Some
10 years back I was doing a lot of spherics
recording using both E-field probes and loops. The VLF spectrum
is, of course, absolutely saturated with hum from the power grid.
There were some interesting things I learned about the nature
of electrical grid hum during that time. More or less as follows
in no particular order....
1) The primary frequency (60Hz in the US)
and the third harmonic have roughly the same "signal"

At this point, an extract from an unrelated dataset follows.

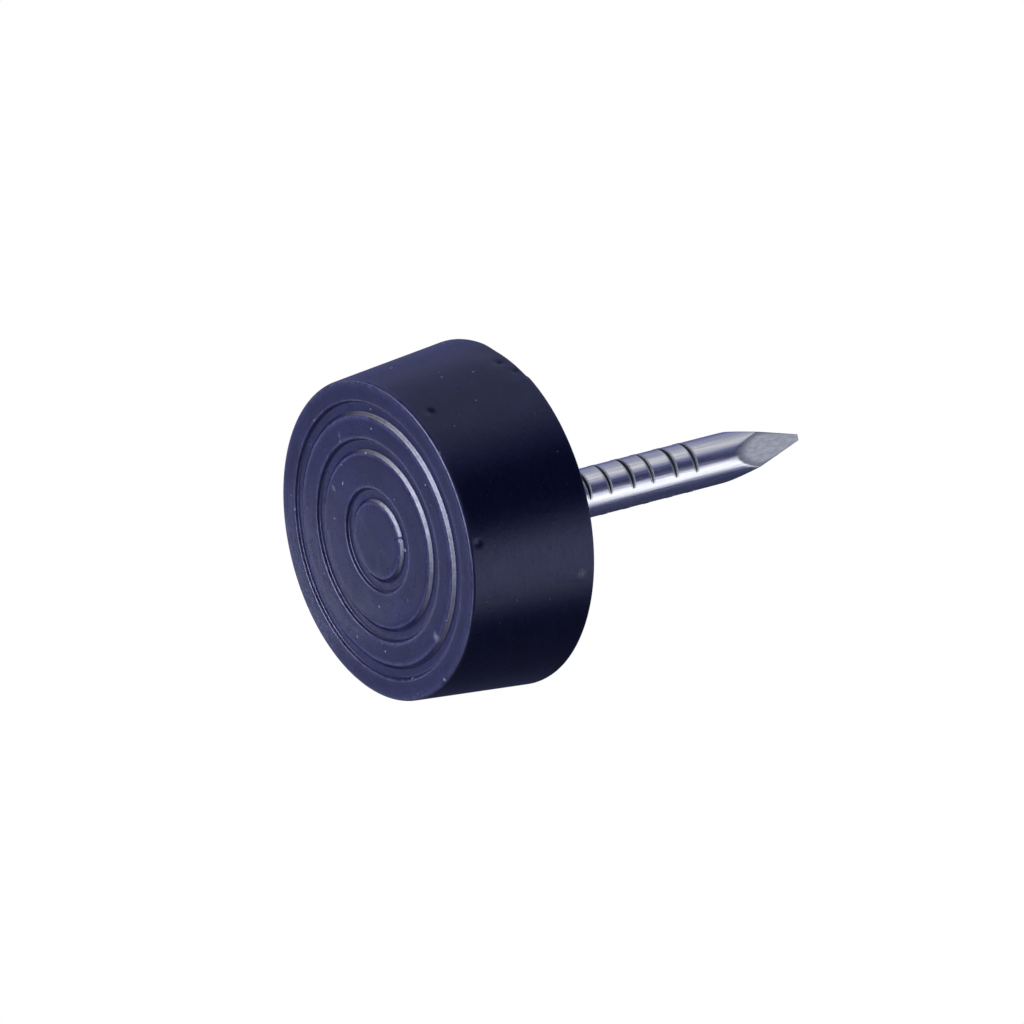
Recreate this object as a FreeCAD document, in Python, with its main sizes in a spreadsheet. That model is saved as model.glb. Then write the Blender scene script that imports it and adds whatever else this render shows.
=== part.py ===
import FreeCAD, Part
import os
import Sketcher

# Nail on furniture glide: a short moulded foot with a steel nail standing out of its back.
# The foot rests on its grooved floor face at z = 0 and the nail points up along +Z.

sizes = [
    # alias, size in mm or degrees, what it is
    ("floor_diameter", 20.5, "foot, across the face that meets the floor"),
    ("seat_diameter", 22.2, "foot, across the face that meets the chair leg"),
    ("foot_height", 8.7, "foot, from its floor face to its seat"),
    ("rim_radius", 0.18, "rounding of the rim round the floor face"),
    ("seat_edge_break", 0.12, "flat broken on the edge round the seat"),
    ("groove_width", 0.96, "ring groove, across its mouth"),
    ("groove_floor_width", 0.5, "ring groove, across its flat floor"),
    ("groove_depth", 0.2, "ring groove"),
    ("inner_groove_radius", 2.9, "middle line of the inner ring groove"),
    ("middle_groove_radius", 6.03, "middle line of the middle ring groove"),
    ("outer_groove_radius", 8.42, "middle line of the outer ring groove"),
    ("nick_width", 0.35, "small chip out of the inner groove's lip"),
    ("nick_turn", 276.0, "where the chip lies round the groove"),
    ("shank_diameter", 3.17, "nail wire"),
    ("exposed_length", 24.15, "nail, from the seat to the tip"),
    ("head_diameter", 7.5, "nail head, buried in the foot"),
    ("head_thickness", 1.2, "nail head"),
    ("head_cover", 3.0, "foot material between the floor face and the head"),
    ("swell_diameter", 3.6, "nail wire where it swells to meet the head"),
    ("nail_offset", 0.35, "how far off the middle the nail was moulded in"),
    ("point_half_angle", 13.6, "slope of each facet of the point"),
    ("point_turn", 5.0, "turn of the four facets about the nail"),
    ("point_offset", 0.08, "how far off the nail's own axis the point was cut"),
    ("tip_width", 0.4, "blunt end of the point"),
    ("mark_depth", 0.12, "gripper mark at its deepest"),
    ("mark_half_angle", 48.0, "slope of a gripper mark's two flanks"),
    ("mark_reach", 67.0, "how far round the wire a mark runs to each side"),
    ("mark_pitch", 1.66, "from one gripper mark to the next"),
    ("mark_start", 1.62, "from the seat to the first gripper mark"),
    ("mark_count", 9, "gripper marks along each side"),
    ("mark_turn", 225.0, "middle of the row of marks that faces the near side"),
    ("mark_stagger", 0.12, "how far the second row stands above the first"),
]

doc = FreeCAD.newDocument("furniture_glide")
sheet = doc.addObject("Spreadsheet::Sheet", "Sizes")
for row, (alias, size, note) in enumerate(sizes, start=1):
    sheet.set("A%d" % row, alias)
    sheet.set("B%d" % row, str(size))
    sheet.set("C%d" % row, note)
    sheet.setAlias("B%d" % row, alias)
doc.recompute()

# Heights and places that follow from the sizes, as expressions on the sheet
seatLevel = "Sizes.foot_height"
tipLevel = "(Sizes.foot_height + Sizes.exposed_length)"
headLevel = "Sizes.head_cover"
headTop = "(Sizes.head_cover + Sizes.head_thickness)"
floorRadius = "Sizes.floor_diameter / 2"
seatRadius = "Sizes.seat_diameter / 2"
shankRadius = "Sizes.shank_diameter / 2"
headRadius = "Sizes.head_diameter / 2"
swellRadius = "Sizes.swell_diameter / 2"

# Section of the part of the nail that the foot is moulded round, from the middle of the head to the seat
buriedNail = [("0", headLevel), (headRadius, headLevel), (headRadius, headTop),
              (swellRadius, headTop), (shankRadius, seatLevel)]


def valueOf(expression):
    return float(sheet.evalExpression(expression))


def addSketch(body, name, role, aside="0", turn="0", out="0"):
    """Attach a sketch to the body's own plane, turned about Z, shifted out that way and aside along X."""
    sketch = body.newObject("Sketcher::SketchObject", name)
    plane = [feature for feature in body.Origin.OriginFeatures if feature.Role == role][0]
    sketch.AttachmentSupport = [(plane, "")]
    sketch.MapMode = "FlatFace"
    standing = role == "XZ_Plane"
    upright = FreeCAD.Vector(0, 1, 0) if standing else FreeCAD.Vector(0, 0, 1)
    sketch.AttachmentOffset = FreeCAD.Placement(FreeCAD.Vector(), FreeCAD.Rotation(upright, 0.0))
    sketch.setExpression("AttachmentOffset.Rotation.Angle", turn)
    sketch.setExpression("AttachmentOffset.Base.x", "%s + %s * cos((%s) * 1deg)" % (aside, out, turn))
    depth = "%s * sin((%s) * 1deg)" % (out, turn)
    if standing:
        sketch.setExpression("AttachmentOffset.Base.z", "-1 * " + depth)
    else:
        sketch.setExpression("AttachmentOffset.Base.y", depth)
    return sketch


def pinPoint(sketch, part, end, place):
    """Hold one end of a line at a place of two expressions, or on the sketch's axis where one is zero."""
    for kind, axis, expression in (("DistanceX", -2, place[0]), ("DistanceY", -1, place[1])):
        if expression == "0":
            sketch.addConstraint(Sketcher.Constraint("PointOnObject", part, end, axis))
            continue
        value = valueOf(expression)
        index = sketch.addConstraint(Sketcher.Constraint(kind, -1, 1, part, end, value))
        sketch.setExpression("Constraints[%d]" % index, expression)


def addOutline(sketch, places):
    """Draw a closed outline of straight lines through places, each held by the sheet."""
    corners = [FreeCAD.Vector(valueOf(x), valueOf(y), 0) for x, y in places]
    first = None
    for index, corner in enumerate(corners):
        following = corners[(index + 1) % len(corners)]
        line = sketch.addGeometry(Part.LineSegment(corner, following), False)
        first = line if first is None else first
        if index:
            sketch.addConstraint(Sketcher.Constraint("Coincident", line - 1, 2, line, 1))
    sketch.addConstraint(Sketcher.Constraint("Coincident", first + len(corners) - 1, 2, first, 1))
    for index, place in enumerate(places):
        pinPoint(sketch, first + index, 1, place)


def addGroove(sketch, radius):
    """Draw one ring groove's section, a flat floor between two sloping walls."""
    mouth = "Sizes.groove_width / 2"
    floor = "Sizes.groove_floor_width / 2"
    addOutline(sketch, [("%s - %s" % (radius, mouth), "0"), ("%s + %s" % (radius, mouth), "0"),
                        ("%s + %s" % (radius, floor), "Sizes.groove_depth"),
                        ("%s - %s" % (radius, floor), "Sizes.groove_depth")])


def addTurned(body, kind, name, sketch):
    """Turn a sketch about its own vertical axis, to add to the body or cut from it."""
    feature = body.newObject(kind, name)
    feature.Profile = sketch
    feature.ReferenceAxis = (sketch, ["V_Axis"])
    feature.Angle = 360.0
    doc.recompute()
    return feature


def circularEdges(shape, radius, level):
    """Name the shape's full circles of a radius at a height."""
    names = []
    for index, edge in enumerate(shape.Edges, start=1):
        if not isinstance(edge.Curve, Part.Circle):
            continue
        if abs(edge.Curve.Radius - radius) < 1e-4 and abs(edge.Curve.Center.z - level) < 1e-4:
            names.append("Edge%d" % index)
    return names


def easeEdge(body, kind, name, base, size, circleRadius, level):
    """Round or chamfer one circular edge of the base by a size, given as its property and its alias."""
    eased = body.newObject(kind, name)
    eased.Base = (base, circularEdges(base.Shape, valueOf(circleRadius), valueOf(level)))
    eased.setExpression(size[0], "Sizes." + size[1])
    doc.recompute()
    return eased


def makeFoot():
    """Moulded foot: a short cone, wider at the seat, with three ring grooves and the nail's bed inside."""
    body = doc.addObject("PartDesign::Body", "glide_foot")
    body.Label = "glide_foot"

    blankSketch = addSketch(body, "BlankSketch", "XZ_Plane")
    addOutline(blankSketch, [("0", "0"), (floorRadius, "0"), (seatRadius, seatLevel), ("0", seatLevel)])
    blank = addTurned(body, "PartDesign::Revolution", "Blank", blankSketch)
    rimSize = ("Radius", "rim_radius")
    rim = easeEdge(body, "PartDesign::Fillet", "FloorRim", blank, rimSize, floorRadius, "0")
    seatSize = ("Size", "seat_edge_break")
    easeEdge(body, "PartDesign::Chamfer", "SeatEdge", rim, seatSize, seatRadius, seatLevel)

    grooveSketch = addSketch(body, "GrooveSketch", "XZ_Plane")
    for alias in ("inner_groove_radius", "middle_groove_radius", "outer_groove_radius"):
        addGroove(grooveSketch, "Sizes." + alias)
    addTurned(body, "PartDesign::Groove", "RingGrooves", grooveSketch)

    # The chip takes the inner groove's inner lip away over a short stretch
    innerLip = "(Sizes.inner_groove_radius - Sizes.groove_width / 2)"
    nickSketch = addSketch(body, "NickSketch", "XY_Plane", "0", "Sizes.nick_turn", innerLip)
    addOutline(nickSketch, [(sx + "Sizes.nick_width / 2", sy + "Sizes.nick_width / 2")
                            for sx, sy in (("-", "-"), ("", "-"), ("", ""), ("-", ""))])
    nick = body.newObject("PartDesign::Pocket", "LipNick")
    nick.Profile = nickSketch
    nick.Reversed = True
    nick.setExpression("Length", "Sizes.groove_depth / 2")
    doc.recompute()

    # The bed follows the nail's head and shank face to face, because the foot was moulded round them
    bedSketch = addSketch(body, "BedSketch", "XZ_Plane", "Sizes.nail_offset")
    addOutline(bedSketch, buriedNail + [("0", seatLevel)])
    addTurned(body, "PartDesign::Groove", "NailBed", bedSketch)
    return body


def addMarks(body, name, turn, lift):
    """One row of gripper marks, cut by V rings that stand off the nail's axis, so each mark fades out."""
    # A mark is mark_depth deep at its middle and comes to nothing mark_reach round to each side
    slip = "(Sizes.mark_depth / (1 - cos(Sizes.mark_reach * 1deg)))"
    ringRadius = "(%s + %s - Sizes.mark_depth)" % (shankRadius, slip)
    level = "(%s + Sizes.mark_start + %s)" % (seatLevel, lift)
    spread = "2 * Sizes.mark_depth * tan(Sizes.mark_half_angle * 1deg)"
    edge = "%s + 2 * Sizes.mark_depth" % ringRadius
    sketch = addSketch(body, name + "Sketch", "XZ_Plane", "Sizes.nail_offset", turn, "-%s" % slip)
    addOutline(sketch, [(ringRadius, level), (edge, "%s - %s" % (level, spread)),
                        (edge, "%s + %s" % (level, spread))])
    mark = addTurned(body, "PartDesign::Groove", name, sketch)
    row = body.newObject("PartDesign::LinearPattern", name + "Row")
    row.Originals = [mark]
    row.Direction = (sketch, ["V_Axis"])
    row.setExpression("Occurrences", "Sizes.mark_count")
    row.setExpression("Length", "(Sizes.mark_count - 1) * Sizes.mark_pitch")
    body.Tip = row
    doc.recompute()
    return row


def makeNail():
    """Wire nail with a flat head, two rows of gripper marks and a point cut with four facets."""
    body = doc.addObject("PartDesign::Body", "nail")
    body.Label = "nail"

    wireSketch = addSketch(body, "WireSketch", "XZ_Plane", "Sizes.nail_offset")
    addOutline(wireSketch, buriedNail + [(shankRadius, tipLevel), ("0", tipLevel)])
    addTurned(body, "PartDesign::Revolution", "HeadAndShank", wireSketch)

    addMarks(body, "NearMark", "Sizes.mark_turn", "0")
    addMarks(body, "FarMark", "Sizes.mark_turn - 180", "Sizes.mark_stagger")

    # Each facet is a plane that leans in at the half angle, and would meet the others above the blunt tip
    slope = "tan(Sizes.point_half_angle * 1deg)"
    apex = "(%s + Sizes.tip_width / 2 / %s)" % (tipLevel, slope)
    reach = "(Sizes.shank_diameter + 2 * Sizes.point_offset)"
    pointAside = "Sizes.nail_offset - Sizes.point_offset"
    facetSketch = addSketch(body, "FacetSketch", "XZ_Plane", pointAside, "Sizes.point_turn")
    addOutline(facetSketch, [("0", apex), (reach, "%s - %s / %s" % (apex, reach, slope)), (reach, apex)])
    facet = body.newObject("PartDesign::Pocket", "Facet")
    facet.Profile = facetSketch
    facet.Midplane = True
    facet.setExpression("Length", "2 * %s" % reach)
    doc.recompute()
    point = body.newObject("PartDesign::PolarPattern", "Point")
    point.Originals = [facet]
    point.Axis = (facetSketch, ["V_Axis"])
    point.Angle = 360.0
    point.Occurrences = 4
    body.Tip = point
    doc.recompute()
    return body


def checkDocument(bodies):
    """Stop if any object failed or any piece isn't one valid solid."""
    for item in doc.Objects:
        if "Invalid" in item.State or "Error" in item.State:
            raise RuntimeError("%s failed: %s" % (item.Name, item.State))
    for body in bodies:
        shape = body.Shape
        if shape.isNull() or not shape.isValid() or len(shape.Solids) != 1:
            raise RuntimeError("%s is not one valid solid" % body.Label)


pieces = [makeFoot(), makeNail()]
doc.recompute()
checkDocument(pieces)
os.makedirs("parts", exist_ok=True)
for piece in pieces:
    piece.Shape.exportStep("parts/%s.step" % piece.Label)
    box = piece.Shape.BoundBox
    print("%s: %.2f mm3, x %.2f to %.2f, y %.2f to %.2f, z %.2f to %.2f" % (
        piece.Label, piece.Shape.Volume, box.XMin, box.XMax, box.YMin, box.YMax, box.ZMin, box.ZMax))
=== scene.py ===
import math

import bpy
import numpy as np
from mathutils import Matrix, Vector


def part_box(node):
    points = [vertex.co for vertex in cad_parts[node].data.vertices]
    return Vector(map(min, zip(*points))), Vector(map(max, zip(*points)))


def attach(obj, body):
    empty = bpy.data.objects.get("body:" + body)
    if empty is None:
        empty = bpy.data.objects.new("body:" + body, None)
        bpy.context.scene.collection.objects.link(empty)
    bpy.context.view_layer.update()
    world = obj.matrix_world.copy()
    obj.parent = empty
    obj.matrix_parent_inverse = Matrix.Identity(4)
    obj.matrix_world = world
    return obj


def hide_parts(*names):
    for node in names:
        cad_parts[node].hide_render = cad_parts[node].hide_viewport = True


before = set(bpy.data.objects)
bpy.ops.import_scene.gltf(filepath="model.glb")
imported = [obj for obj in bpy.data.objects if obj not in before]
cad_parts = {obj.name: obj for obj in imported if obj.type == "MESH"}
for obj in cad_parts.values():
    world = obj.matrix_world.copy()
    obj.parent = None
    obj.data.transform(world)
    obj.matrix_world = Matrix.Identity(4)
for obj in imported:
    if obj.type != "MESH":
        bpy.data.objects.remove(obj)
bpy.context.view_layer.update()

mm = 0.001
footLow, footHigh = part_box("glide_foot")
nailLow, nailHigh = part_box("nail")
seatLevel = footHigh.z
nailAside = (nailLow.x + nailHigh.x) / 2    # the nail stands a little off the foot's middle
cornerGap = 0.03 * mm                       # two rows this close together keep a corner crisp
print("frame loaded, foot", round(seatLevel / mm, 2), "mm high")


# Meshes from grids

def smoothStep(value):
    # 0 below 0, 1 above 1, and 3t^2 - 2t^3 between
    t = np.clip(value, 0.0, 1.0)
    return t * t * (3 - 2 * t)


def turnsAround(count):
    return np.arange(count) * 2 * math.pi / count


def angleBetween(turn, middle):
    # signed angle from the middle to the turn, between minus and plus half a circle
    return (turn - middle + math.pi) % (2 * math.pi) - math.pi


def waves(turn, height, seed, count, finest, tallest):
    # sum of count sines of whole numbers of turns around and free numbers along, with random phases
    random = np.random.default_rng(seed)
    total = np.zeros(np.broadcast(turn, height).shape)
    for _ in range(count):
        lobes = random.integers(1, finest)
        rise = random.uniform(-tallest, tallest)
        phase = random.uniform(0, 2 * math.pi)
        total = total + np.sin(lobes * turn + rise * height + phase) / lobes ** 0.5
    return total / count ** 0.5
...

strength since we use 3-phase power distribution. 2nd harmonic
levels are considerable lower in level but sound much dirtier.
The
next highest level that I encountered in my recordings was at
720Hz using either an E-field probe or a loop sensor. The fundamental
sounds rough, the third harmonic sounds fairly clean and 720Hz
sounds clean.
2)
The E-field probe was more sensitive to the higher harmonics than
the loop sensor... probably mostly due to circuitry differences
in the amplifiers. The E-field probe became less sensitive to
the fundamental and lower harmonics they higher it was held.
|
3)
Using the E-field probe I found the noise envelope surrounding
tall buildings tended to have a radius approximating the height
of the building. With a loop sensor I could be much closer to
a building before the hum level equalled that picked up the E-field
probe.
I attribute
this to the fact that E-field strength decreases as the square
of the distance from the source whereas the magnetic field decreases
as the cube of the distance.
4) With the loop sensor I could rotate the
loop to partially null hum pickup but only if the loop was mounted
or held upright. If, OTOH, it was held or mounted with the turns
parallel to the earth it was easily saturated by ground-conducted
hum currents even when located several hundred feet from tall
buildings.
In certain
areas I could trace out the apparent paths being traversed by
the earth currents.
73/72! NH7SR
|
Note from VA3ZNW:
Just
my 2 pens added. In the 80- 90-s I actively explored simple DC
and regenerative receivers. Main luck of the receivers was the
hum. The receivers pick up the hum (50-Hz in Russia) ever without
an antenna. Ever the receiver was fed from a battery. Any one
receiver- transistor or tube one.
It was
impossible to eliminate the hum. I used rejected filters at input
and between stages at Audio Amplifier. I used Audio Amplifiers
that did not work below 300- Hz. No success! Receiver roared at
the higher harmonics. It was in my city shack.
But
when I try the receivers at a field conditions, far away from
the city and any electrical distribution wires I was amusing.
|
The
first my impression was- the receiver did not work. No any hum.
But then when turn around tuning capacitor I heard stations. Lots
stations that I cannot receive at the city. I understand, that
the receiver works fine, just no any hum. No lots of intermodulation
interferences.
It was
very amusing! Receiver that at the city conditions roared and
noised the same receiver in the field gave very good reception
without any noise. However, as I noticed, at cloudy and rainy
weather I could pick up the electrical hum. However the hum was
not strong as it was in the city. As well it was appeared intermodulation
interferences.
So,
DC and regenerative receiver do not like city with the hum from
main from electrical power equipment and modern electronic devices.
My nostalgia is the times when I received interferences only from
power tube horizontal generator of the TV.